**TASK TO CARRY OUT:** For the material that follows, return exactly the lines from the one with "Turn this picture" through the one with "seat_gap = 0.3; // [0.3:0.1:1]", both ends included.

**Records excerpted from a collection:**
◇ ◇ ◇ ◇ ◇

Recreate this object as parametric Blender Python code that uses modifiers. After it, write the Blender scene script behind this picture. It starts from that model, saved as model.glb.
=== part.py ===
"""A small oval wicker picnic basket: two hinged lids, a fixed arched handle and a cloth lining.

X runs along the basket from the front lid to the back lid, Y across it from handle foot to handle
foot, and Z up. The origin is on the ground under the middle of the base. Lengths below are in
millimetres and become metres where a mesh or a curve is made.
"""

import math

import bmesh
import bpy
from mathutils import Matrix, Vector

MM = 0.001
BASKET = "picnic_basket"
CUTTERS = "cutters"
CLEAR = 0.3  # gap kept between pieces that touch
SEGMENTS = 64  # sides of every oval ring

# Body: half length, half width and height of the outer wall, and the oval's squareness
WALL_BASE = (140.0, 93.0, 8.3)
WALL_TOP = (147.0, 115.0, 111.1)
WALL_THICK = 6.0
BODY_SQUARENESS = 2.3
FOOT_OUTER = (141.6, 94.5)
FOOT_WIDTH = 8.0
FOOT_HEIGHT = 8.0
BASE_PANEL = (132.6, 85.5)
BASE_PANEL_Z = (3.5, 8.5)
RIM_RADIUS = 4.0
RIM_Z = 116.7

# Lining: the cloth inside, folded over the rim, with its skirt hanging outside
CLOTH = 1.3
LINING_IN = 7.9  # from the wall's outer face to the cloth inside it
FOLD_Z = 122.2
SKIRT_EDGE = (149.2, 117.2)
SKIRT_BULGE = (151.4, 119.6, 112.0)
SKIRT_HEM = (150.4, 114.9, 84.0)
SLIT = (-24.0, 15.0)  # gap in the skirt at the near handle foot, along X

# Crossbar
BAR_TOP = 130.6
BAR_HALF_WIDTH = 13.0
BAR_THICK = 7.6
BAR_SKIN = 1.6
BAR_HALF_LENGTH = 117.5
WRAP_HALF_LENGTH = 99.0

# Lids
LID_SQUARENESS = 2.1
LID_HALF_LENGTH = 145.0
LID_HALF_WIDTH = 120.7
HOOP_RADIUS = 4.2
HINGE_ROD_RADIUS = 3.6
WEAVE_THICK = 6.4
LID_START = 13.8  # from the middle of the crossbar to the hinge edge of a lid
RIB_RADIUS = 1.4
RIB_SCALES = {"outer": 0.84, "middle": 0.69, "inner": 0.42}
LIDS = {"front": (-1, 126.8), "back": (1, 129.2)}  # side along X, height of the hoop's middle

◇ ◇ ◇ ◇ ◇

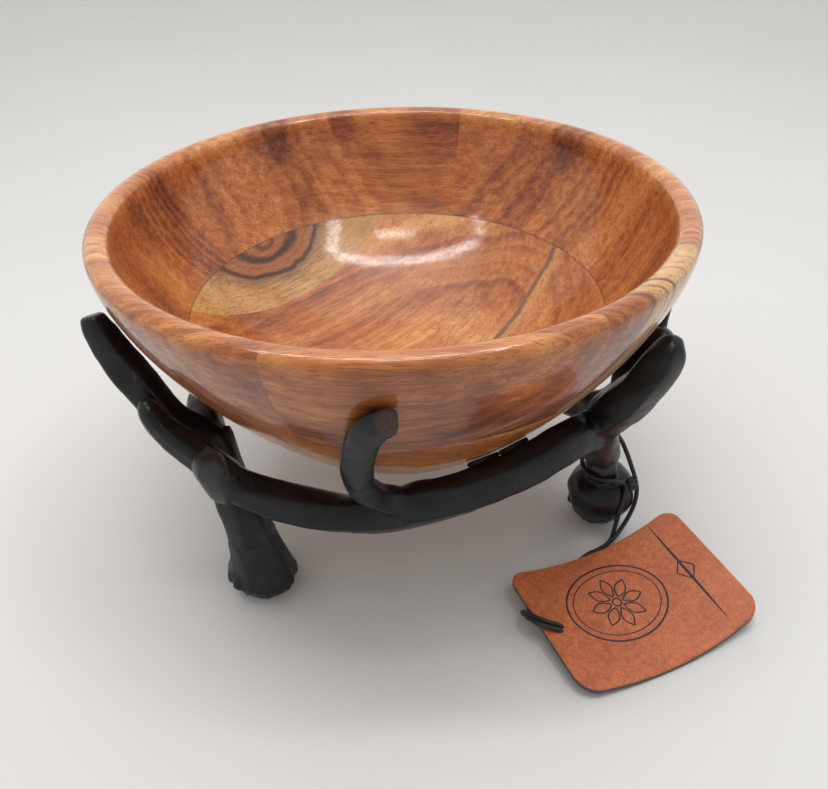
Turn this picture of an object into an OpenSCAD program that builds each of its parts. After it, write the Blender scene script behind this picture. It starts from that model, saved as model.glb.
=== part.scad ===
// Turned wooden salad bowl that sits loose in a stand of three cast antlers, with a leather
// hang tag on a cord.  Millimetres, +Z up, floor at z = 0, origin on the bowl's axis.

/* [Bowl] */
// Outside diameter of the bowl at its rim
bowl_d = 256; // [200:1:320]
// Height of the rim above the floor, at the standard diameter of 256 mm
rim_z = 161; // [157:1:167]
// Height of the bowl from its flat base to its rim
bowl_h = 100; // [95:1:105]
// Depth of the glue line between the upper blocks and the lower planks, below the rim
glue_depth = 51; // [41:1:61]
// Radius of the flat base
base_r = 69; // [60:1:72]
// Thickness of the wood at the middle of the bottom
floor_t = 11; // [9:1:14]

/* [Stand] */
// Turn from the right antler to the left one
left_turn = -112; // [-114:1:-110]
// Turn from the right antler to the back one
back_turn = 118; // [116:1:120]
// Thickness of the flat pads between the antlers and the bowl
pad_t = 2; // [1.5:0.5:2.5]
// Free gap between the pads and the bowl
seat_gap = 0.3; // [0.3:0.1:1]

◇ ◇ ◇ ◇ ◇

**TASK RESULT:**
Turn this picture of an object into an OpenSCAD program that builds each of its parts. After it, write the Blender scene script behind this picture. It starts from that model, saved as model.glb.
=== part.scad ===
// Turned wooden salad bowl that sits loose in a stand of three cast antlers, with a leather
// hang tag on a cord.  Millimetres, +Z up, floor at z = 0, origin on the bowl's axis.

/* [Bowl] */
// Outside diameter of the bowl at its rim
bowl_d = 256; // [200:1:320]
// Height of the rim above the floor, at the standard diameter of 256 mm
rim_z = 161; // [157:1:167]
// Height of the bowl from its flat base to its rim
bowl_h = 100; // [95:1:105]
// Depth of the glue line between the upper blocks and the lower planks, below the rim
glue_depth = 51; // [41:1:61]
// Radius of the flat base
base_r = 69; // [60:1:72]
// Thickness of the wood at the middle of the bottom
floor_t = 11; // [9:1:14]

/* [Stand] */
// Turn from the right antler to the left one
left_turn = -112; // [-114:1:-110]
// Turn from the right antler to the back one
back_turn = 118; // [116:1:120]
// Thickness of the flat pads between the antlers and the bowl
pad_t = 2; // [1.5:0.5:2.5]
// Free gap between the pads and the bowl
seat_gap = 0.3; // [0.3:0.1:1]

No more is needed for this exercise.